*AIM*: Restate the records in their entirety, word for word.
— begin DATASET EXTRACT —
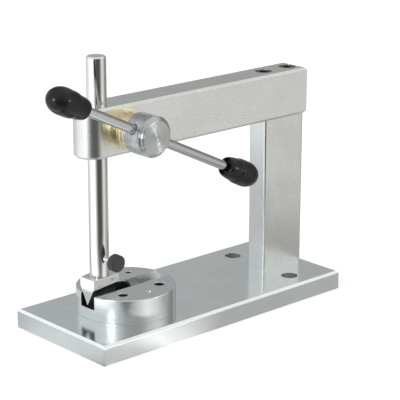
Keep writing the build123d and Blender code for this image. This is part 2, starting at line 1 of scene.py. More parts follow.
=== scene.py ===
"""Bench rack press: finishes, fine pieces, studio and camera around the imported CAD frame.

Every length is in metres in the frame of the CAD model: origin at the middle of the base
plate's underside, +Z up, +X from the ram towards the pillar, -Y towards the handle.
"""

import logging
import math
from dataclasses import dataclass, field
from enum import Enum
from typing import Any, Sequence

import bpy
import numpy as np
from mathutils import Matrix, Vector


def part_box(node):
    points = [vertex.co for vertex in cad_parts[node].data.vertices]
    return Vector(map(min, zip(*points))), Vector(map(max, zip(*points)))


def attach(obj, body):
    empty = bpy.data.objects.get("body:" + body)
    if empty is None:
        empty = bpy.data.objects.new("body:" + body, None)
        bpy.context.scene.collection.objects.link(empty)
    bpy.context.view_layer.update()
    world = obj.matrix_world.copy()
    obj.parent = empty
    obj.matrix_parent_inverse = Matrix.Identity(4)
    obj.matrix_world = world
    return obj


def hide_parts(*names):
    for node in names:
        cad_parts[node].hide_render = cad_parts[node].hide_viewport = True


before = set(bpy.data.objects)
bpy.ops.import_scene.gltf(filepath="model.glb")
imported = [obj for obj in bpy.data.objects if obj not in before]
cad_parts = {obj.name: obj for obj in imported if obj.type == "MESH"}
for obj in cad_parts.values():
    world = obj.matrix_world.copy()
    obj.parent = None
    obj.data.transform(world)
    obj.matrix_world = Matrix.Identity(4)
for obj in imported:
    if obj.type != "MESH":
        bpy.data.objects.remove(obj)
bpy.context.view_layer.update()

LOG = logging.getLogger("rack_press")
MM = 0.001
Colour = tuple[float, float, float]

#: a colour ramp holds no more than 1, so levels of light are divided by this in it and
#: multiplied by it again at the shader
HEADROOM = 2.0
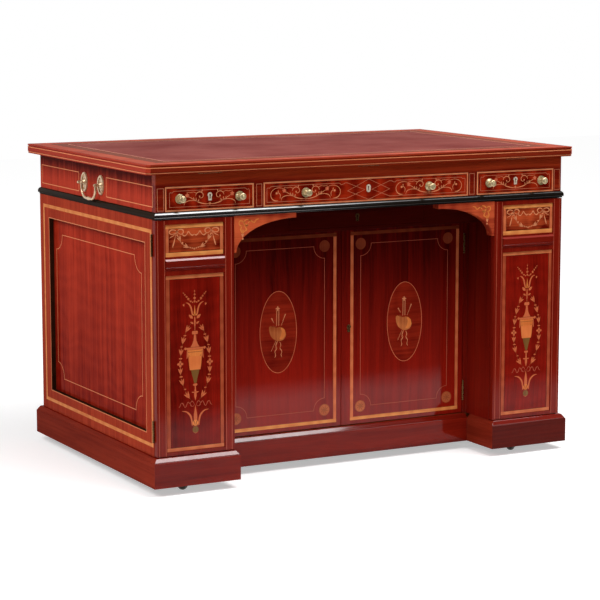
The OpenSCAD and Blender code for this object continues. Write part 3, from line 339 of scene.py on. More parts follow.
— end DATASET EXTRACT —
*ANSWER TO THIS TASK*:
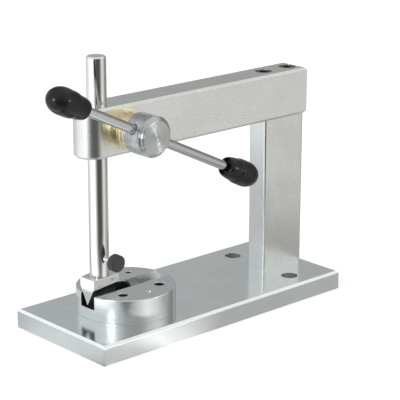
Keep writing the build123d and Blender code for this image. This is part 2, starting at line 1 of scene.py. More parts follow.
=== scene.py ===
"""Bench rack press: finishes, fine pieces, studio and camera around the imported CAD frame.

Every length is in metres in the frame of the CAD model: origin at the middle of the base
plate's underside, +Z up, +X from the ram towards the pillar, -Y towards the handle.
"""

import logging
import math
from dataclasses import dataclass, field
from enum import Enum
from typing import Any, Sequence

import bpy
import numpy as np
from mathutils import Matrix, Vector


def part_box(node):
    points = [vertex.co for vertex in cad_parts[node].data.vertices]
    return Vector(map(min, zip(*points))), Vector(map(max, zip(*points)))


def attach(obj, body):
    empty = bpy.data.objects.get("body:" + body)
    if empty is None:
        empty = bpy.data.objects.new("body:" + body, None)
        bpy.context.scene.collection.objects.link(empty)
    bpy.context.view_layer.update()
    world = obj.matrix_world.copy()
    obj.parent = empty
    obj.matrix_parent_inverse = Matrix.Identity(4)
    obj.matrix_world = world
    return obj


def hide_parts(*names):
    for node in names:
        cad_parts[node].hide_render = cad_parts[node].hide_viewport = True


before = set(bpy.data.objects)
bpy.ops.import_scene.gltf(filepath="model.glb")
imported = [obj for obj in bpy.data.objects if obj not in before]
cad_parts = {obj.name: obj for obj in imported if obj.type == "MESH"}
for obj in cad_parts.values():
    world = obj.matrix_world.copy()
    obj.parent = None
    obj.data.transform(world)
    obj.matrix_world = Matrix.Identity(4)
for obj in imported:
    if obj.type != "MESH":
        bpy.data.objects.remove(obj)
bpy.context.view_layer.update()

LOG = logging.getLogger("rack_press")
MM = 0.001
Colour = tuple[float, float, float]

#: a colour ramp holds no more than 1, so levels of light are divided by this in it and
#: multiplied by it again at the shader
HEADROOM = 2.0
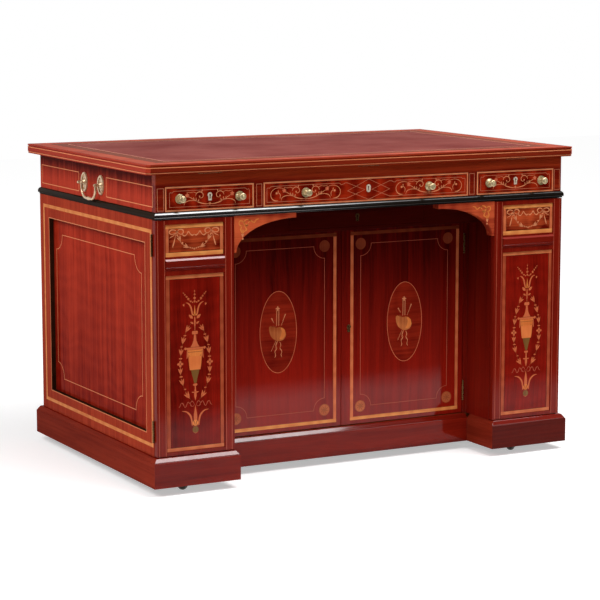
The OpenSCAD and Blender code for this object continues. Write part 3, from line 339 of scene.py on. More parts follow.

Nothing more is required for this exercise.